While all of these scenarios make me want to scream, “What is wrong with you people?”  I know the answer.  The answer is people are not seeking God.  I think the majority of people have a surface knowledge of God.  I mean to say, they know a few key scriptures or the Lord’s prayer, but they have no idea of God’s promises, and standards for living.  I think many people think that living by God’s standard is too hard to do.  Actually, God says in the Bible, “Delight in the Lord, and He will give you the desires of your heart.” (Psalms)  I use to think this verse meant if I was good, God would give me what I wanted worldly, like a new car or something.  Recently, I heard this verse explained that God will give you the desires of your heart, meaning, He will make your desires.  He can make the tasks that seem hard, seem like the things you love to do.  Can I get a WOW? 

I guess now the question is how can we show God to those who are not seeking and make following him desirable?  The good news is all we have to do is show God’s love, share His word, and God will do the rest. 

This is my mindset, now I want to hear yours!


One more thing:  I know I have readers who aren't following me, but I would like to encourage you, to come along!  God is teaching me so many things, and we are laughing together along the way!

Monday, November 7, 2011

The Ranch

This is something I wrote a few weeks ago, but finally feel it is the right time to share it. I hope you enjoy it!



This week, I have felt like going to the ranch.  You are probably wondering what does that mean?  Well, my family has a cattle ranch.  The property has been ours for over one hundred years.  We have always had Santa Gertrudis cattle, the cattle of the famous south Texas King Ranch.  I grew up going to the ranch with my dad and brother.  My mom and sister went with us occasionally, but for the most part this was something that I shared with the men of my life, grandpa too.

We spent many summer days working out there.  Well, that is what we called it, but most of it was play.  I learned to drive a tractor and then a truck out on that property.  I learned how to shoot a gun, and go jack rabbit hunting.  I learned that when Juan, our ranch hand,  agreed with my dad, that I just NEEDED to go lift the lid on THAT barrel, it meant the bottom of the barrel was filled with live rattlesnakes.  (Juan use to catch them and sell them for their venom.)  I also learned how to haul hay, back when we used square bales.  I was never great at lifting them, but I gave it my best.  I also know what cow feed tastes like, what being kicked by a calf feels like, and what being covered in dust and cow crap is like.  

My favorite ranch story includes my dad and Juan again.  We went out to check on a heifer that had been sick, and to give her a quick shot.  Earlier that week, we had another animal that was bit by a snake and died in the same pasture.  That animal was now a feast for the buzzards.  Buzzards are really nasty birds up close.  As we left the pasture there were a few buzzards parked in a tree.   As we drove by, at the last minute one of the birds decided to fly away.  Buzzards are big, and slow, that is when the SPLAT happened.  Now initially I thought that we had hit and killed the bird with the truck, because there were guts that had flown in through the open windows.  However, we quickly realized, as my dad’s arm and shirt were covered not with bird guts, but bird poop.  As much as I was ok with a little dirt, there are some things that make a girl draw the line.  Buzzard poop is one of those things, it was nasty!  As I am having my teenage girl freak out, yucky moment, my dad looks at me and says, “Mirm….Mirm (my nickname) did you know that buzzard’s poop maggots.

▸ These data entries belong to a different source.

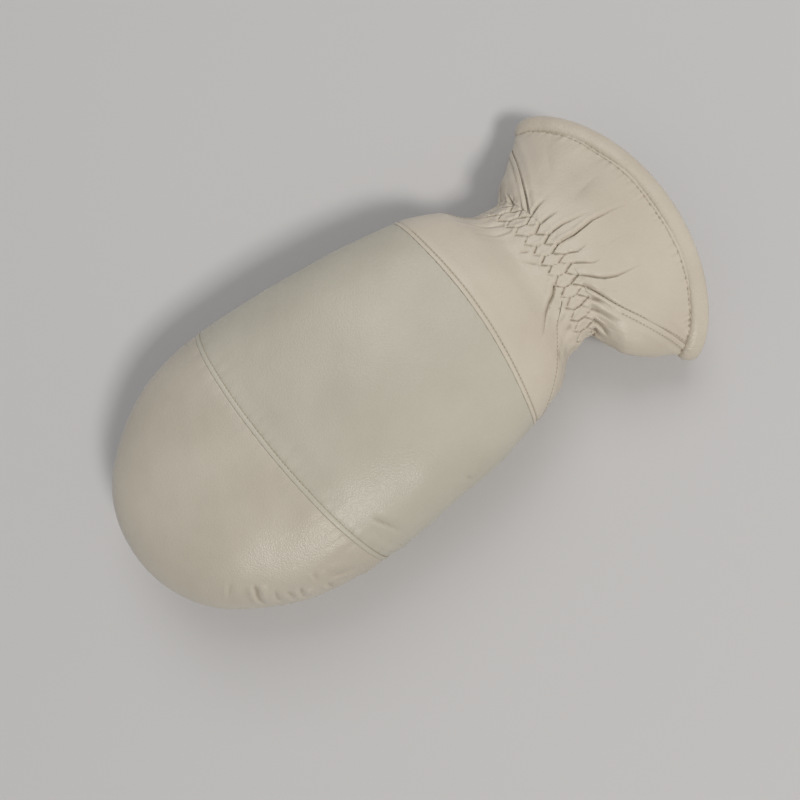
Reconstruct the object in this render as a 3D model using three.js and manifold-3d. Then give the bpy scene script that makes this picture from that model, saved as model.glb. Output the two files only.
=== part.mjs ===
// A leather mitten with a sheepskin lining, for the right hand. It lies palm down, with its thumb folded under the palm.
// Millimetres, +Z up. +X runs from the fingertips to the cuff, and the thumb is on the -Y side.
// The back is three panels sewn across, gathered round the fingertips onto a flat palm, then a shirred elastic wrist
// and a flared cuff of three panels with a rolled binding. A fur lining runs from the binding to the fingertips.

import * as THREE from "three";
import { mergeVertices } from "three/addons/utils/BufferGeometryUtils.js";
import Module from "manifold-3d";

const wasm = await Module();
wasm.setup();

// Driving dimensions
const LEATHER = 1.6; // thickness of the outer leather
const GAP = 0.3; // room left between pieces that are sewn edge to edge
const CENTRE_X = 145.6; // the stations below count from the fingertips, and the frame's origin is at mid length
const CENTRE_Y = -2.05; // the cuff flares a little further on the thumb side
const TIP = 88; // fingertips to the first seam, where the hand is widest
const SECOND_SEAM = 184; // fingertips to the seam behind the knuckles
const HAND_END = 219; // where the elastic starts
const CUFF_START = 231; // where the elastic ends
const HEM_SIDE = 260; // the cuff's edge at its two sides
const DOME = 2.35; // roundness of the back's section: 2 is an ellipse, more is fuller
const ROLL = 2.6; // roundness of the sides below the widest line
const PLAN = 2.1; // roundness of the fingertips seen from above
const SWEEP = 1.4; // how the elastic's and the cuff's edges curve out from the sides: less is fuller
const SKEW = { at: 96, reach: 50, slope: 0.1 }; // round the first seam, the far side lies nearer to the fingertips

// One row for each station along the hand: half the width, then heights above the surface it lies on: the back, the
// widest line, the palm's seam and the palm's middle. inset is how far inside the widest line the palm's seam lies.
const HAND = [
  { at: 0, half: 67, back: 71, side: 31, seam: 7, palm: -3, inset: 10 },
  { at: 40, half: 67, back: 71, side: 32, seam: 5, palm: -3, inset: 10 },
  { at: 88, half: 67, back: 72, side: 34.5, seam: 6, palm: -2, inset: 11 },
  { at: 100, half: 66.7, back: 73.5, side: 35.5, seam: 9.5, palm: 13, inset: 11.5 },
  { at: 112, half: 66, back: 74.5, side: 36, seam: 12, palm: 22, inset: 12 },
  { at: 135, half: 63.5, back: 75, side: 38, seam: 15, palm: 26, inset: 13 },
  { at: 160, half: 60.5, back: 73, side: 39, seam: 17, palm: 26.5, inset: 14 },
  { at: 184, half: 55.5, back: 68, side: 38, seam: 17, palm: 25, inset: 14 },
  { at: 200, half: 50.5, back: 62.5, side: 36, seam: 15, palm: 18, inset: 15 },
  { at: 211, half: 45, back: 57.5, side: 34, seam: 14, palm: 14, inset: 17 },
  { at: 219, half: 37.5, back: 52.5, side: 33, seam: 15, palm: 13.5, inset: 18 },
];

// How far round the section the two side seams have climbed: under the hand at the fingers, on top at the wrist.
const SIDE_SEAM = [
  { at: 88, thumb: -90, far: 270 },
  { at: 145, thumb: -90, far: 270 },
  { at: 172, thumb: -45, far: 238 },
  { at: 190, thumb: 2, far: 192 },
  { at: 205, thumb: 34, far: 172 },
  { at: 219, thumb: 62, far: 151 },
];

// How far the seams across the back bow along the hand in its middle: the first to the tip, the others to the cuff.
const BOW = [
  { at: 88, back: -4 },
  { at: 105, back: -2.5 },
  { at: 140, back: 1.5 },
  { at: 184, back: 6 },
  { at: 219, back: 6.5 },
];

// The elastic and the cuff: along is 0 where the elastic starts, 1 where it ends and 2 at the cuff's edge. over and
// below are how far the middle of the upper and the lower sheet reaches past the sides, as each is a fan.
const WRIST = [
  { along: 0, half: 36.8, top: 52, under: 14.5, shift: 0, over: 6.5, below: 0 },
  { along: 1, half: 36.4, top: 51, under: 13, shift: 0, over: 6.5, below: 1 },
  { along: 1.2, half: 48, top: 51, under: 10.5, shift: -3, over: 10, below: 6 },
  { along: 1.5, half: 55.5, top: 48.5, under: 5.5, shift: -3.8, over: 16, below: 14 },
  { along: 1.8, half: 61.5, top: 44.5, under: 1.9, shift: -2.8, over: 22.5, below: 22 },
  { along: 2, half: 66, top: 41.5, under: 1.3, shift: -2.5, over: 26, below: 26 },
];

// Where the cuff's three seams run, in degrees round the section, at the elastic and at the edge.
const CUFF_SEAMS = {
  thumb: { wrist: 60, edge: 12 },
  far: { wrist: 128, edge: 200 },
  palm: { wrist: 275, edge: 268 },
};

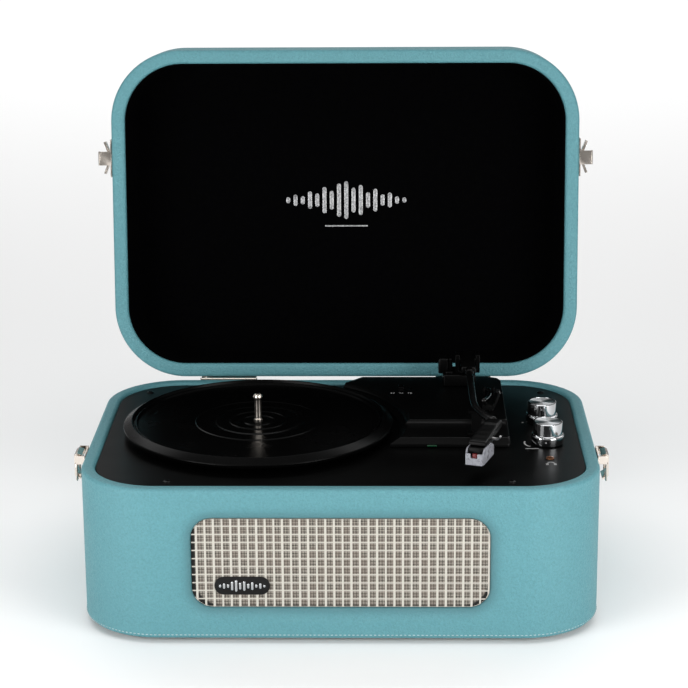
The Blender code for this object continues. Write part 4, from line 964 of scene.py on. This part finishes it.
def makeLid():
    # A profile of (inset, height) carried round the outline from the hollow's floor, over the rim, up the
    # wall and over the round top edge; each end is closed by a flat face.
    values = lidValues
    width, depth = caseSize[0], caseSize[1]
    outline, normal = roundedRectangle(width, depth, caseValues["corner"], 60, 40)
    cornerShare = np.minimum(1.0, 5.0 * np.abs(normal[:, 0] * normal[:, 1]))
    low = caseSize[2] + values["gap"]
    high = low + values["depth"]
    wall, rim, crown = values["wall"], values["rim"], values["crown"]
    floorHeight = high - values["top"]
    t = np.linspace(0, 1, 9)[1:-1, None]
    profile = np.concatenate([
        [(wall + 30, floorHeight), (wall + 2, floorHeight), (wall, floorHeight - 2)],
        [(wall, floorHeight - 15), (wall, low + 8), (wall, low + 4)],
        quarter(wall, low + rim, wall - rim, low, 6, False),
        [(wall / 2, low)],
        quarter(rim, low, 0.0, low + rim, 6, True),
        np.concatenate([np.zeros((7, 1)), low + rim + (high - crown - low - rim) * t], 1),
        quarter(0.0, high - crown, crown, high, 9, False),
        [(crown + 5, high), (crown + 30, high)]])
    inset, heights = profile[:, 0][:, None], profile[:, 1][:, None]
    rimShare = np.exp(-((heights - low) / 6.0) ** 2) * (inset < wall - 0.5)
    topShare = np.exp(-((heights - high) / 6.0) ** 2)
    crease = creaseWave(len(outline), values["wrinkle"], 0.7)[None] * cornerShare[None]
    rise = crease * (topShare - rimShare)
    points = carried(outline, normal, inset, heights + rise)
    rows, count = points.shape[:2]
    makePiece("lid_leather", points, gridFaces(rows, count, wrapColumns=True), finishes["leather"], "lid",
              "lid_shell", "leatherette", caps=endCaps(rows, count), smooth=50.0, lid=True)

    # the lining: a tray whose floor lies on the lid's, with a rounded turn between floor and side
    skin, gap = 1.0, 0.35
    edge = low + values["liningDrop"]
    top = floorHeight - gap
    profile = np.concatenate([
        [(wall + gap, edge), (wall + gap, top - 0.6), (wall + gap + 0.6, top), (wall + 60, top)],
        [(wall + 60, top - skin)],
        quarter(wall + gap + skin + 5, top - skin, wall + gap + skin, top - skin - 5, 6, True),
        [(wall + gap + skin, edge + 0.5), (wall + gap + skin - 0.4, edge)]])
    inset, heights = profile[:, 0][:, None], profile[:, 1][:, None]
    inset = np.minimum(inset, caseValues["corner"] - 2)
    points = carried(outline, normal, inset, heights)
    split = 4
    faces = np.concatenate([gridFaces(split, count, wrapColumns=True),
                            gridFaces(len(profile) - split, count, wrapColumns=True, start=split * count)])
    join = np.arange(count)
    lastRow = (len(profile) - 1) * count
    closing = np.stack([join, (join + 1) % count, lastRow + (join + 1) % count, lastRow + join], -1)
    caps = [range((split - 1) * count, split * count), range(split * count, (split + 1) * count)]
    makePiece("lid_flock_lining", points, np.concatenate([faces, closing]), finishes["felt"], "lid",
              "lid_lining", "black_felt", caps=caps, smooth=50.0, lid=True)
    return top - skin


emblemValues = {"bars": (0.16, 0.3, 0.22, 0.46, 0.36, 0.7, 0.5, 0.88, 1.0, 0.66, 0.8, 0.42, 0.6, 0.3, 0.4,
                         0.2, 0.14),
                "width": 92.0, "tallest": 30.0, "centre": 131.0, "barWidth": 3.1, "barLift": 3.0,
                "ruleWidth": 1.1, "ruleLength": 34.0, "ruleDrop": 17.5}


def makeEmblem(floorHeight):
    # A foil print of level bars with a thin rule under them, a hair proud of the lining.
    values = emblemValues
    heights = np.array(values["bars"])
    # a place above the hinge side of the opened lid is that far forward of it in the shut lid
    centreY = caseSize[1] / 2 - values["centre"]
    parts = []
    spots = np.linspace(-values["width"] / 2, values["width"] / 2, len(heights))
    shapes = [capsuleOutline(x, values["barLift"], values["barWidth"] / 2, share * values["tallest"] / 2)
              for x, share in zip(spots, heights)]
    rule = capsuleOutline(0.0, 0.0, values["ruleWidth"] / 2, values["ruleLength"] / 2)
    shapes.append(np.stack([rule[:, 1], -values["ruleDrop"] - rule[:, 0]], -1))
    for shape in shapes:
        # the print is read with the lid open, so up is towards the front of the shut lid
        centre = shape.mean(0)
        rings = np.stack([shape, centre + (shape - centre) * 0.93, np.broadcast_to(centre, shape.shape)])
        height = floorHeight - np.array([0.02, 0.1, 0.1])
        grid = np.stack([rings[..., 0], centreY - rings[..., 1],
                         np.broadcast_to(height[:, None], rings.shape[:2])], -1)
        parts.append((grid, gridFaces(3, len(shape), wrapColumns=True)))
    joined("lid_foil_emblem", parts, finishes["foil"], "lid", lid=True)


liningFloor = makeLid()
makeEmblem(liningFloor)
print("lid ready")

for side in ("left", "right"):
    for node, body in ((f"hinge_base_leaf_{side}", "base"), (f"hinge_lid_leaf_{side}", "lid"),
                       (f"hinge_pin_{side}", "base")):
        softened(node, finishes["nickel"], body, 0.15, 1)
    softened(f"latch_keeper_{side}", finishes["nickel"], "lid", 0.22, 2)
    softened(f"latch_plate_{side}", finishes["nickel"], "base", 0.2, 2)
    softened(f"latch_lever_{side}", finishes["nickel"], f"lever_{side}_body", 0.25, 2)
    softened(f"latch_bail_{side}", finishes["nickel"], f"bail_{side}_body", 0.1, 1,
             angle=60.0)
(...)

That is what they eat!”  This made him and Juan laugh pretty hard while I grossed out a little more.  Needless to say, I actually sprayed my dad with Lysol and we drove home windows down, because the smell was so bad.  He got the first shower that night.  After that Juan used to laugh and tease me saying, “Mirandita, Cuidado con los pajaros!” (Little Miranda, watch out for the birds.)

What I really mean when I say I want to go to the ranch is that I am a little home sick.  The constant hustle and bustle of life make things loud and sometimes out of focus.  There is no better place to talk to God than the ranch.    The ranch is the place I know as one of God’s great creations.  I know that ranch land in South Texas may not be as beautiful as say, the mountains of Colorado, or the forests of Alaska, but it is still an amazing creation.  The ranch is a symbol for a place to go where you hear only the buzz of the bugs, the wind in the grass, and the melodies of the cows mooing in the pasture.  It is a place where you can sit on a tractor for hours and talk to God about your life.  It is a place where it is possible that the stillness and quiet can offer the opportunity to hear the voice of God.

All of this struck me during Bible study this morning, as we studied the life of King David, and his anointing.  King David had many wonderful characteristics the Bible calls him, “a man after God’s own heart.”  The discussion we had this morning was about King David’s commitment to prayer, to waiting on God, and to listening for God’s answers.  I thought where is my “ranch?”  Then the speaker pointed something amazing out.  Many times as David was praying and listening for God he was in the middle of a war, or running from some one trying to attack him.  Now, I can relate to that!  I think it is great to have a quiet place to get away, but what am I doing when there is no quiet time?  What does my prayer life look like when I am swallowed up by life?  My "AHA" moment, there is no perfect quiet time.  If King David and God can have a prayer conversation in the midst of the war, why can’t I have one with the washing machine and dishwasher running?  The best take away from today’s Bible study, “God does not want perfect women, he wants women who are seeking him with their whole heart.”  I think sometimes I get caught in a legalistic thinking of these things, when the bottom line is relationship. 
 
This week, I am going to try to bring “the ranch” into my everyday, but instead of the hum of bugs and moos of cows, I will embrace the sounds of the dishwasher, washing machine, shower, or worse the water running in the sink preparing to mop, and make it all time to talk to the Lord.